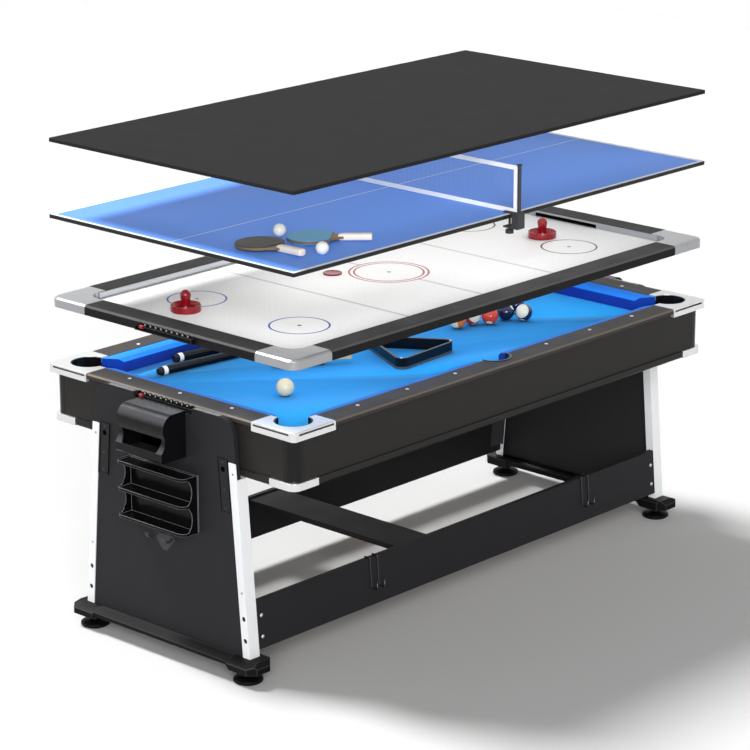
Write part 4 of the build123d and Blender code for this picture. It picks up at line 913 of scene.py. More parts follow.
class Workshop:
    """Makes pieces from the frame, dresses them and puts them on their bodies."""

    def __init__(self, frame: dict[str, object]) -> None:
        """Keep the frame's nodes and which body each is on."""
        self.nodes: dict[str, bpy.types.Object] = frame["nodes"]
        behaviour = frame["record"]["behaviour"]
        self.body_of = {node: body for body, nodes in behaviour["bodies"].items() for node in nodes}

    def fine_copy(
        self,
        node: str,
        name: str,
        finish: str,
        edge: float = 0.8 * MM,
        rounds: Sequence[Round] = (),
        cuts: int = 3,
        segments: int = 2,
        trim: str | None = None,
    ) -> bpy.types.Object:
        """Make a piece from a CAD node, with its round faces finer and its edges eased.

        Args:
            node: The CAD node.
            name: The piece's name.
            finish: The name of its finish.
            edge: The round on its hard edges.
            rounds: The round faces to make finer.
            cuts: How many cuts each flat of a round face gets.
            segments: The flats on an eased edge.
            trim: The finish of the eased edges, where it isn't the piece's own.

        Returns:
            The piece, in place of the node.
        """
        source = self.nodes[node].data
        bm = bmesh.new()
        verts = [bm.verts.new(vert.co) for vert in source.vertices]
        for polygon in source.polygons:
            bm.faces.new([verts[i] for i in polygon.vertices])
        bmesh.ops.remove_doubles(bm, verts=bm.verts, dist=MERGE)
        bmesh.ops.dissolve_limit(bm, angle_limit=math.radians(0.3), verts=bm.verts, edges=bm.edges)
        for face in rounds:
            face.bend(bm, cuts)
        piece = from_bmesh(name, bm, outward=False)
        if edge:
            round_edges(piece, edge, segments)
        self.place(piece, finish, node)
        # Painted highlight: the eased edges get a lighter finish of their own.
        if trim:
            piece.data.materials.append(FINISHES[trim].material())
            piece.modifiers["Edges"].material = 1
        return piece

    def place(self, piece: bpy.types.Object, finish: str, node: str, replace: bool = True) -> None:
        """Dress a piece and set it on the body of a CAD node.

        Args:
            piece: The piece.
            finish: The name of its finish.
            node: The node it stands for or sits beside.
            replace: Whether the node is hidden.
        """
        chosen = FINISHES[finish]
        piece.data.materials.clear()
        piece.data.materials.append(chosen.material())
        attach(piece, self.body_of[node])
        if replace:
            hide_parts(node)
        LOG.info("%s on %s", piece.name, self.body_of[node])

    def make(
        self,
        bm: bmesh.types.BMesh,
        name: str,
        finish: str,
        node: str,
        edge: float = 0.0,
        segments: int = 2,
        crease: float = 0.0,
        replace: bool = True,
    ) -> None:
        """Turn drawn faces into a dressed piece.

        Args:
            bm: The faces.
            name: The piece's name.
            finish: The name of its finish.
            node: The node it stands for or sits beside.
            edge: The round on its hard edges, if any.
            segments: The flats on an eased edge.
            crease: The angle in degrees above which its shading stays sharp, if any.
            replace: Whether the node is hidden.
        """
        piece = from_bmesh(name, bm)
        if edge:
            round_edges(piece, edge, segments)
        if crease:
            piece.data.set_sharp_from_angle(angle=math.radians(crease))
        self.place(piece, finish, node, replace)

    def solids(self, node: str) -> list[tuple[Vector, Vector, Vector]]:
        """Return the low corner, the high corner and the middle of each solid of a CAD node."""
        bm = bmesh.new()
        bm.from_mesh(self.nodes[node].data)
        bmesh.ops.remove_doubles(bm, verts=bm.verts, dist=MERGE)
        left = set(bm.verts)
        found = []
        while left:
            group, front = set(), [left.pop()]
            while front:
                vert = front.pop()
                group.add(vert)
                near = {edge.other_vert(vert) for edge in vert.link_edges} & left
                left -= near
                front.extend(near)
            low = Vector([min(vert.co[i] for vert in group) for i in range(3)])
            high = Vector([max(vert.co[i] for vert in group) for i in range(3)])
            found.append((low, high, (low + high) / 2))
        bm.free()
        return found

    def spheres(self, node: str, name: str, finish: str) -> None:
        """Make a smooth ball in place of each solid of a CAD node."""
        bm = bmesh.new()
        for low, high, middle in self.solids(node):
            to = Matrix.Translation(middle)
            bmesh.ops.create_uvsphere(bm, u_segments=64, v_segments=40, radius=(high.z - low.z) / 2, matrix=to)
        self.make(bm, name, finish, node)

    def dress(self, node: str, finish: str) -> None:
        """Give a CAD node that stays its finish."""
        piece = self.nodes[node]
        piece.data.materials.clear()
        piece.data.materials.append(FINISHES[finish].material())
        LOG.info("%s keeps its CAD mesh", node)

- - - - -

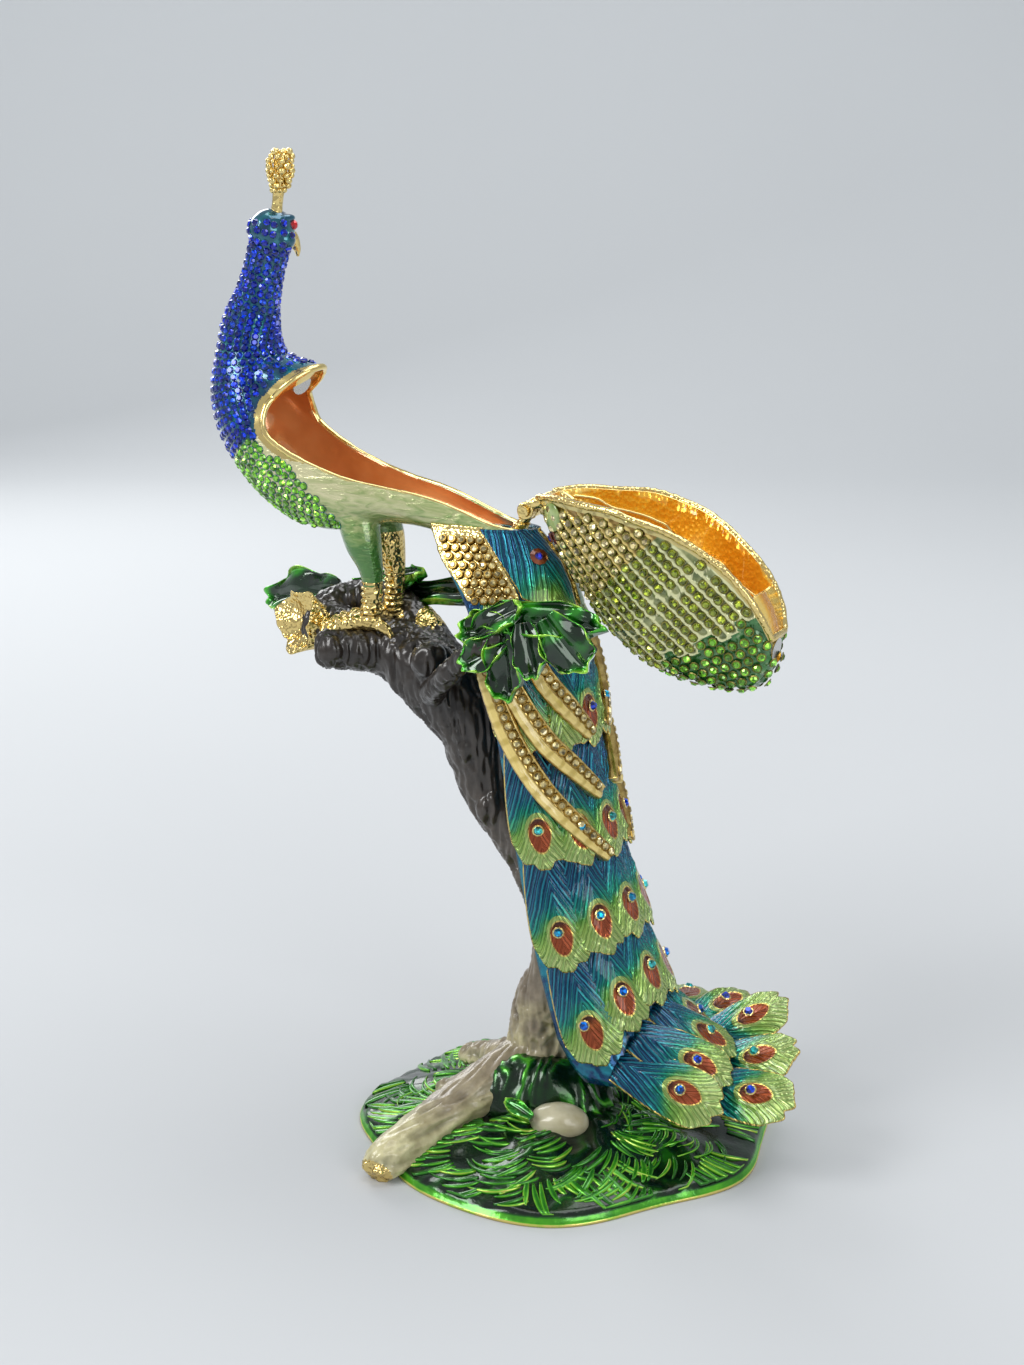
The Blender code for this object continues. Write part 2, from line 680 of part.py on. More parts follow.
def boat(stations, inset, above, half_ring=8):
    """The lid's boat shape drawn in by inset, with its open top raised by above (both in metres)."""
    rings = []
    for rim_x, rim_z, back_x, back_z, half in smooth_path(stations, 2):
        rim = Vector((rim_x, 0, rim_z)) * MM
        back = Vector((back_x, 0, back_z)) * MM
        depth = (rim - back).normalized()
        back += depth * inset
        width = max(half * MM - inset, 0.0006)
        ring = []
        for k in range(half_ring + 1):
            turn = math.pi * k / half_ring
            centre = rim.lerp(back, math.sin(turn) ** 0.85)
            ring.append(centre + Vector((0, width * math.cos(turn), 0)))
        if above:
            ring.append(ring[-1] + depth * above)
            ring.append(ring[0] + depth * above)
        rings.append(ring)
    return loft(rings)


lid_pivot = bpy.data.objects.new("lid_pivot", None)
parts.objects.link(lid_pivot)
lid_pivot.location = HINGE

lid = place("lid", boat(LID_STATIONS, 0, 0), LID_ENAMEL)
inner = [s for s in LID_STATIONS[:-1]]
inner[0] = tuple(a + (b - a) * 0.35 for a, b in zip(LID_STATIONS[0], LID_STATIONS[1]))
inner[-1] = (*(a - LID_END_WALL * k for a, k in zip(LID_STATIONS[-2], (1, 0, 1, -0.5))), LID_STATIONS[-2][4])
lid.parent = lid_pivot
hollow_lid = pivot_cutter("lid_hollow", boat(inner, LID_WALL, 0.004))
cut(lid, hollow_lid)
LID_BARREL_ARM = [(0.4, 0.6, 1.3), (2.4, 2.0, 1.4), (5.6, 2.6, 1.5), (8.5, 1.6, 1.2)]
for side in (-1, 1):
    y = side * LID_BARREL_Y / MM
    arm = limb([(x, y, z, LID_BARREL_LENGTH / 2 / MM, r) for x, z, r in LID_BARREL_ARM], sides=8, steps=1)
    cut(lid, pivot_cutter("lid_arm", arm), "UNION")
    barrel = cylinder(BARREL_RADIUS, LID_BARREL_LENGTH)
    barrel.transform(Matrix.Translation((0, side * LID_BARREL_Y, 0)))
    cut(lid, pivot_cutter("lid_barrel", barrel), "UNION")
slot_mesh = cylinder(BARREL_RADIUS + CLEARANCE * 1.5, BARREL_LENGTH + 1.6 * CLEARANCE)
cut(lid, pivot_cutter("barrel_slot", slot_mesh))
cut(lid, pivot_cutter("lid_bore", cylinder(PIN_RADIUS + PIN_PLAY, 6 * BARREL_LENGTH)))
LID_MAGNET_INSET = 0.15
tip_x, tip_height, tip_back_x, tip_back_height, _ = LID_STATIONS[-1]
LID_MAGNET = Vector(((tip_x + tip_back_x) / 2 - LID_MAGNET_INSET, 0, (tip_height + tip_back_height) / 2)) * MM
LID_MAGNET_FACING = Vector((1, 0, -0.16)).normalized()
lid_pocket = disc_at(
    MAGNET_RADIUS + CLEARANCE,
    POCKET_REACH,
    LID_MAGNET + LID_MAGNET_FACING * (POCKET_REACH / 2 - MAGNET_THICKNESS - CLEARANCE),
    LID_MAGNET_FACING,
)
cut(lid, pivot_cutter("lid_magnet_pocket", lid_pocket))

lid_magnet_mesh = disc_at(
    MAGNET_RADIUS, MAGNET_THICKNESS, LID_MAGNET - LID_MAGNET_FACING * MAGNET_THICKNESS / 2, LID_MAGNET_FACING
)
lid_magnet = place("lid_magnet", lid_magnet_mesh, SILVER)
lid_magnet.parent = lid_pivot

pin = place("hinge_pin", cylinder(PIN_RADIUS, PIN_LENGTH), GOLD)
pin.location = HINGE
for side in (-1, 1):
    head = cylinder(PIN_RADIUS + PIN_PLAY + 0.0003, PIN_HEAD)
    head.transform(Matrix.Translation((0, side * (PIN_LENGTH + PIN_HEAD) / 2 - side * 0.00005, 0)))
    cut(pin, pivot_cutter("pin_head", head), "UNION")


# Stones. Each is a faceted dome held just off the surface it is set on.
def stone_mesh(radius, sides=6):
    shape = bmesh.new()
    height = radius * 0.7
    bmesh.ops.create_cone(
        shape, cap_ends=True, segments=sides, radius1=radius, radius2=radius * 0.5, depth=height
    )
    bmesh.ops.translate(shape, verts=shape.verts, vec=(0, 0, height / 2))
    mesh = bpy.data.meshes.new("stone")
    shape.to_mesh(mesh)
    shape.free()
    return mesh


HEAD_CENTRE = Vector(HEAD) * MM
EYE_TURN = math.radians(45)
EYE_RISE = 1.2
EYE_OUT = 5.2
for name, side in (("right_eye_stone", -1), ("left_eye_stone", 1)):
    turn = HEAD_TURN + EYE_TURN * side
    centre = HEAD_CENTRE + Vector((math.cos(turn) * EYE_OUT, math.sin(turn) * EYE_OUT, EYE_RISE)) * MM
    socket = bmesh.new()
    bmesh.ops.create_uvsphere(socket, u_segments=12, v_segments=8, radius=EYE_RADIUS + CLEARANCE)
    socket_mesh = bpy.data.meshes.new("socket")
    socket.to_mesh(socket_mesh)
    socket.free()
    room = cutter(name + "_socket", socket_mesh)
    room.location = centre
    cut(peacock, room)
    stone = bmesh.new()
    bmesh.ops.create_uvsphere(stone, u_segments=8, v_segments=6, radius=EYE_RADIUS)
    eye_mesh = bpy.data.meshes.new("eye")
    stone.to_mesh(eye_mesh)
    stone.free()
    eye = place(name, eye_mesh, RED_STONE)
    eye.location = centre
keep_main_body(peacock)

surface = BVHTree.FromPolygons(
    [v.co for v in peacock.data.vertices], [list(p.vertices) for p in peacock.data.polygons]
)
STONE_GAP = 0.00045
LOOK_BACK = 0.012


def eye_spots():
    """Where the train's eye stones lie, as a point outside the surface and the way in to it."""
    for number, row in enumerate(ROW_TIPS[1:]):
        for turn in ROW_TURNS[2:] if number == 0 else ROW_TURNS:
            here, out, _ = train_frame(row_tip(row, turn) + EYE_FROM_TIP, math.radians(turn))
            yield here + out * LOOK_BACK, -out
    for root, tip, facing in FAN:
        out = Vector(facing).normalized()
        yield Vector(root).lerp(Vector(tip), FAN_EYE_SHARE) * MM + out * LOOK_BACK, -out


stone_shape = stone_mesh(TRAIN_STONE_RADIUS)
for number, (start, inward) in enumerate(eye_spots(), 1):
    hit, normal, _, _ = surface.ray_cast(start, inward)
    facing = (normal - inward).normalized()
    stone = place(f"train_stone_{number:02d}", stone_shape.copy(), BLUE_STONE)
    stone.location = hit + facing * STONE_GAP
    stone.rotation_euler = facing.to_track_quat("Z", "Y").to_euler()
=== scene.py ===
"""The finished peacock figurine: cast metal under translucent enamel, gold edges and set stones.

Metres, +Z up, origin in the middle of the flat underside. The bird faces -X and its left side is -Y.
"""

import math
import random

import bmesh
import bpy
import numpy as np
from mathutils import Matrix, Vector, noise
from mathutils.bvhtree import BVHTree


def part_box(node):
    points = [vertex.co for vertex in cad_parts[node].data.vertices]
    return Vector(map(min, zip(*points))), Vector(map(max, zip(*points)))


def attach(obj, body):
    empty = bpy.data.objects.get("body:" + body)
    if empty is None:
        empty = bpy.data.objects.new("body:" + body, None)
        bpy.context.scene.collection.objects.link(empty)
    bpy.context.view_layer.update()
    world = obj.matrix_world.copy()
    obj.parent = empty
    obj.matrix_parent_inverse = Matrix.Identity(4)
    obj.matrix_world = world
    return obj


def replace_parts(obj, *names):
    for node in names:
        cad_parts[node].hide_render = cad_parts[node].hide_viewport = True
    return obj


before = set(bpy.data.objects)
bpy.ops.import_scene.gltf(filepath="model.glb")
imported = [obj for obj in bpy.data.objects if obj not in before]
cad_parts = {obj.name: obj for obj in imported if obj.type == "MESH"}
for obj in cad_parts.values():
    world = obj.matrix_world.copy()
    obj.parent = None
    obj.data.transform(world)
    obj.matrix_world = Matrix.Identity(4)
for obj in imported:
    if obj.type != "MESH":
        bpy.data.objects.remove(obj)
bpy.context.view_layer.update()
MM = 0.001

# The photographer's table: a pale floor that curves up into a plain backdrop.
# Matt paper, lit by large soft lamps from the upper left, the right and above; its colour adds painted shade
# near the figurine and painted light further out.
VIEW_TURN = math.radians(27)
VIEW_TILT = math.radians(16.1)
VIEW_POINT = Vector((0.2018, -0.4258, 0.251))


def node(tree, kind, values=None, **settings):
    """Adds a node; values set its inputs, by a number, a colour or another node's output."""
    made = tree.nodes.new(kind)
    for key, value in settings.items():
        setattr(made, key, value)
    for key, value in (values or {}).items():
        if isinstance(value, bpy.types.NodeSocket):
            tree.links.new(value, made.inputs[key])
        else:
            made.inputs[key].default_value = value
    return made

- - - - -

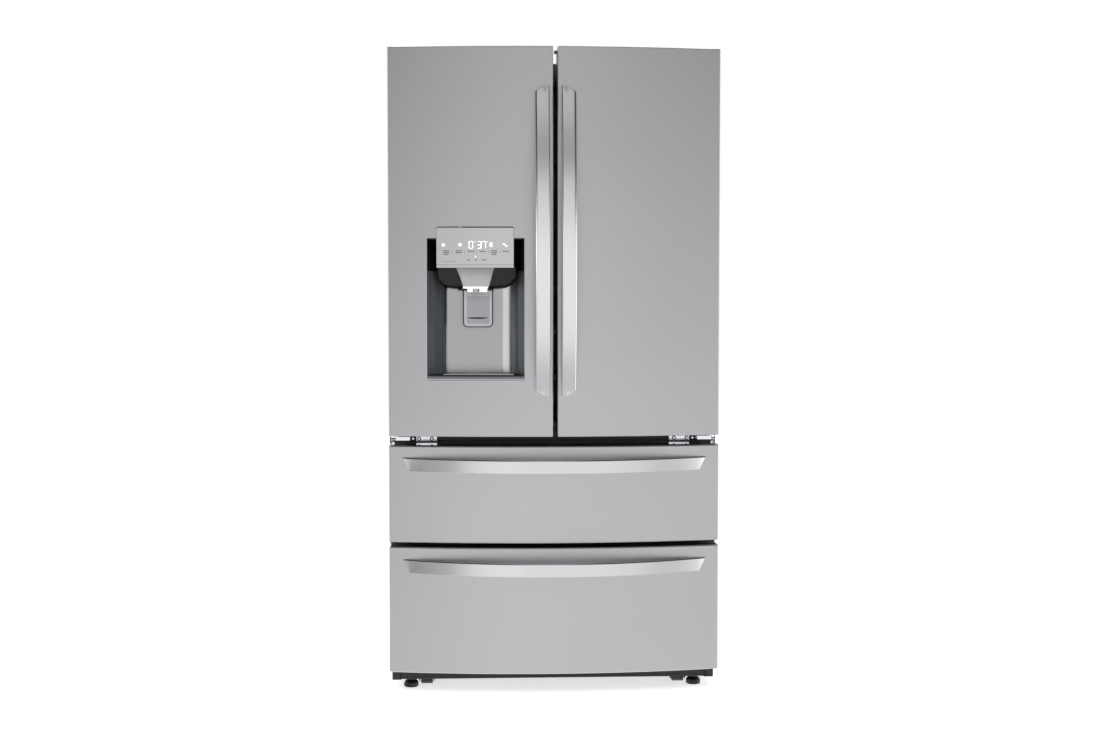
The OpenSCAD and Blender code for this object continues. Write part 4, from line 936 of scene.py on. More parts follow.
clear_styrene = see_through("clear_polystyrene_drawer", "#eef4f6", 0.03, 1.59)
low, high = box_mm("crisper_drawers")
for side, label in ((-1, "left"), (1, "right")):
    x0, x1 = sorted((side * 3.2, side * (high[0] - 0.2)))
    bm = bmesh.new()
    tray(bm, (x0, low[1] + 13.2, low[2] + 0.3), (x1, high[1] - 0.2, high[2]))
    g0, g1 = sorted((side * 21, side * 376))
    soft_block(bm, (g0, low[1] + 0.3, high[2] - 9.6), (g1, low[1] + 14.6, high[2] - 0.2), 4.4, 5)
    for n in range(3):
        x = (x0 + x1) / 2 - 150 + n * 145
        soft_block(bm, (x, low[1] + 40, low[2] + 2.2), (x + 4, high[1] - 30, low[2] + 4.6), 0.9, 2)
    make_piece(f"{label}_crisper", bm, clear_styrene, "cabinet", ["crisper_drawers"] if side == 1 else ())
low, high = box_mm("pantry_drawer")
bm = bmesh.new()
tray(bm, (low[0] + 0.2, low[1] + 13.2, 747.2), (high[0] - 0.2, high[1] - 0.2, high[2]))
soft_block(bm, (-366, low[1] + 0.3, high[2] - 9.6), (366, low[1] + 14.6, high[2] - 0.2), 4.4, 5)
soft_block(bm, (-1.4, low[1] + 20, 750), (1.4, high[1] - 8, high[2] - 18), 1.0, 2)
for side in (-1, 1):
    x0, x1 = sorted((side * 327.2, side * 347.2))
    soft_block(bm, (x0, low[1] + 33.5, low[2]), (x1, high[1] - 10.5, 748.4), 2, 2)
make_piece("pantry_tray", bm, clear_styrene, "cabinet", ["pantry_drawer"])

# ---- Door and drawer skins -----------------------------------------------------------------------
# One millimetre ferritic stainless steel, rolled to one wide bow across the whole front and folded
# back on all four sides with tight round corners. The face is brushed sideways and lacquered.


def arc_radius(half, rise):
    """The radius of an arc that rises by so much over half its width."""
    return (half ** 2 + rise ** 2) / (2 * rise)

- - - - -

> _Job_
Start with the line that holds "Write part 4 of" and finish with the line that holds "its edges eased.". Transcribe each line in between exactly, and those two as well.

> _Answer in full_
Write part 4 of the build123d and Blender code for this picture. It picks up at line 913 of scene.py. More parts follow.
class Workshop:
    """Makes pieces from the frame, dresses them and puts them on their bodies."""

    def __init__(self, frame: dict[str, object]) -> None:
        """Keep the frame's nodes and which body each is on."""
        self.nodes: dict[str, bpy.types.Object] = frame["nodes"]
        behaviour = frame["record"]["behaviour"]
        self.body_of = {node: body for body, nodes in behaviour["bodies"].items() for node in nodes}

    def fine_copy(
        self,
        node: str,
        name: str,
        finish: str,
        edge: float = 0.8 * MM,
        rounds: Sequence[Round] = (),
        cuts: int = 3,
        segments: int = 2,
        trim: str | None = None,
    ) -> bpy.types.Object:
        """Make a piece from a CAD node, with its round faces finer and its edges eased.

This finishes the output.